Поездка в польские восточные воеводства навсегда останется у меня в памяти. Рано утром поезд остановился на станции, откуда я решил проехать по волынским местечкам. В мыслях у меня еще были "полковники", их кичливые заявления да пышные варшавские министерства, где подобострастно повторялись очередные "маршальские слова". И вдруг, выйдя из вагона, я увидел море ржи и нищих босых мужиков на перроне, жадно ищущих глазами, кому бы понести чемодан. Со щемящей остротой я в тот же миг ощутил себя на своей земле, среди своего народа. И сознание того, что эти родные мне по крови хилые бородатые мужики, очевидно, принимали меня за поляка, то есть за начальство, за пана, который может накричать на них, а то и прибить безнаказанно, вдруг взорвало и оскорбило меня. Я обратился к ним по-русски, спрашивая, где найти подводу, и на лицах их прочел радость, недоумение и инстинктивный испуг. А затем через убогие деревни, от ухаба к ухабу, я долго ехал по равнине, где со всех сторон поле сходилось с голубым небом. И, глядя на эту русскую ширь, я слушал возницу, который доверчиво говорил на полурусском, полуукранском языке о горестях своего народа, томящегося под панской пятой. Каждый раз, как мы проезжали мимо хорошего жилища, он кнутом показывал на него, добавляя со вздохом: "Это осадника дом. Здесь живет, проклятый! Хуже, чем с собакой, обращается с русским человеком". "Осадниками" называли польских колонистов-кулаков, наделенных "полковниками" землей за счет волынских крестьян.
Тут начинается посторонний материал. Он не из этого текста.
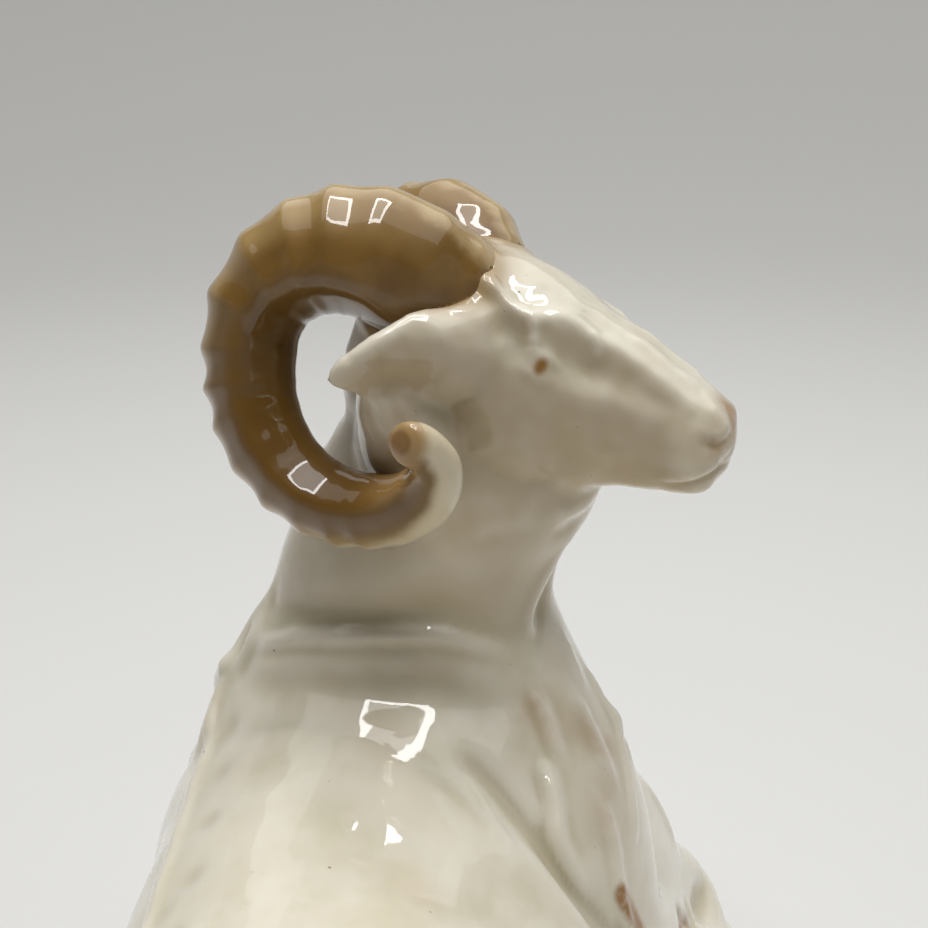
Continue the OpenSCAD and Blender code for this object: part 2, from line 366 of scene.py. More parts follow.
# %% Wiping the joints
LUTE = 7.0
joints = skin.vertex_groups.new(name="joints")
weight = np.clip(1 - second_nearest / LUTE, 0, 1)
for level_of in range(1, 11):
    members = np.flatnonzero(np.ceil(weight * 10) == level_of)
    joints.add(members.tolist(), level_of / 10, "REPLACE")
modifier(skin, "SMOOTH", factor=0.5, iterations=30, vertex_group="joints")
modifier(skin, "SMOOTH", factor=0.5, iterations=3)
print("wiped", int((weight > 0).sum()), "points at the joints")

# %% [markdown]
# ## The flat underside
#
# The figurine stands on a flat, ground foot. The skin is cut off at the table.

# %% Grinding the foot flat
only(skin)
bpy.ops.object.mode_set(mode="EDIT")
bpy.ops.mesh.select_all(action="SELECT")
bpy.ops.mesh.bisect(plane_co=(0, 0, 0), plane_no=(0, 0, 1), use_fill=True, clear_inner=True)
bpy.ops.mesh.select_all(action="DESELECT")
bpy.ops.object.mode_set(mode="OBJECT")

# %% [markdown]
# ## Finer clay where the details are
#
# The face needs a finer skin than the trunk. The faces of the head and ears, and those
# along the spine, are subdivided once, down to about 0.4 mm.

# %% Subdividing the head and the spine
spine = [
    (39, 34, 113), (38.5, 37.5, 106), (37, 41.5, 98), (32, 43, 91.5), (24, 43, 87),
    (14, 41.5, 84.5), (0, 38.5, 83), (-20, 34.5, 81), (-44, 31.5, 79), (-66, 29.5, 75),
    (-84, 25, 66), (-93, 20, 55)]


def smooth_line(points, count=60):
    return np.array([along(points, place) for place in places(points, count)])


def distance_to_line(points, line):
    """Distance of every point from a polyline, and how far along it that is, 0 to 1."""
    nearest = np.full(len(points), 1e9)
    share = np.zeros(len(points))
    for i, (a, b) in enumerate(zip(line, line[1:])):
        span = b - a
        t = np.clip((points - a) @ span / max(span @ span, 1e-9), 0, 1)
        gap = np.linalg.norm(points - a - t[:, None] * span, axis=1)
        closer = gap < nearest
        nearest[closer] = gap[closer]
        share[closer] = (i + t[closer]) / (len(line) - 1)
    return nearest, share


def lay_on_skin(line, tree):
    """The line brought onto the skin's surface."""
    return np.array([tree.find_nearest(p)[0] for p in line])


skin_tree = tree_of(skin)
spine_line = lay_on_skin(smooth_line(spine), skin_tree)
points = points_of(skin)
rows = distances(points)
on_the_head = np.minimum.reduce([rows["head_shell"], rows["ear_right"], rows["ear_left"]]) < 0.7
in_front = points[:, 2] > 120
along_spine = distance_to_line(points, spine_line)[0] < 2.5
fine = (on_the_head & in_front) | along_spine
only(skin)
bpy.ops.object.mode_set(mode="EDIT")
bpy.ops.mesh.select_mode(type="FACE")
clay = bmesh.from_edit_mesh(skin.data)
for face in clay.faces:
    face.select_set(all(fine[v.index] for v in face.verts))
clay.select_flush_mode()
bpy.ops.mesh.subdivide(number_cuts=1, smoothness=1.0)
bpy.ops.mesh.select_all(action="DESELECT")
bpy.ops.object.mode_set(mode="OBJECT")
print("finer skin:", len(skin.data.polygons), "faces")

# %% [markdown]
# ## Sculptor's strokes
#
# On the real model the details are drawn with a wooden tool in the damp clay. A stroke here
# is a line of a few places with a height and a width in millimetres. It raises a soft ridge
# along the line, or presses a groove where the height is negative, and dies out at its ends.
# A dab does the same round one place. They move the points of the skin along its normals, as
# a sculpting brush does, and because they are numbers they can be corrected one by one.

# %% A stroke and a dab
def stroke(points, line, height, width, fade=0.25):
    low, high = line.min(0) - 3 * width, line.max(0) + 3 * width
    near = np.flatnonzero(np.all((points > low) & (points < high), axis=1))
    lift = np.zeros(len(points))
    gap, share = distance_to_line(points[near], line)
    length = np.linalg.norm(np.diff(line, axis=0), axis=1).sum()
    kept_at_end = min(1, 2.5 * width / length)
    ends = np.clip(np.minimum(share, 1 - share) / fade, 0, 1)
    strength = kept_at_end + (1 - kept_at_end) * ends * ends * (3 - 2 * ends)
    lift[near] = height * np.exp(-(gap / width) ** 2) * strength
    return lift


def dab(points, middle, height, width):
    return height * np.exp(-(np.linalg.norm(points - middle, axis=1) / width) ** 2)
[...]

Вот о нуждах этих крестьян, по-прежнему неграмотных, батрачащих за гроши, которых хотели ополячить теми же жестокими и бездарными методами, которыми царское правительство некогда тщилось русифицировать польское население, я и рассказал в своих очерках.
А для меня лично самым волнующим воспоминанием осталось следующее.
Я стою с польским офицером у колючей проволоки. Впереди — полотно железной дороги, арка с пятиконечной звездой, за аркой строение и люди в военной форме у крыльца. Минуя проволоку, мы делаем несколько шагов по полотну, и я жадно вглядываюсь в их лица.
Польский офицер говорит мне с улыбкой:
— Дальше идти рискованно. Это советская территория.
Я все смотрю на эту арку, на этих людей. Ветер оттуда доносит звуки гармошки. И я думаю о том, что телеграфные столбы, исчезающие там, где-то за лесом, так же тянутся дальше на сотни, тысячи километров среди русских лесов и полей. Мне хочется стоять здесь и стоять, глядеть вперед да слушать эту дальнюю музыку. Так проходит минута, две, и вдруг у меня захватывает дыхание, и я ясно ощущаю на миг всю безысходность, всю трагическую фальшь моего положения. И так это невыносимо, что, скрывая волнение, я быстро говорю офицеру с белым одноглавым орлом на конфедератке:
— Пора возвращаться! Спасибо за вашу любезность, капитан.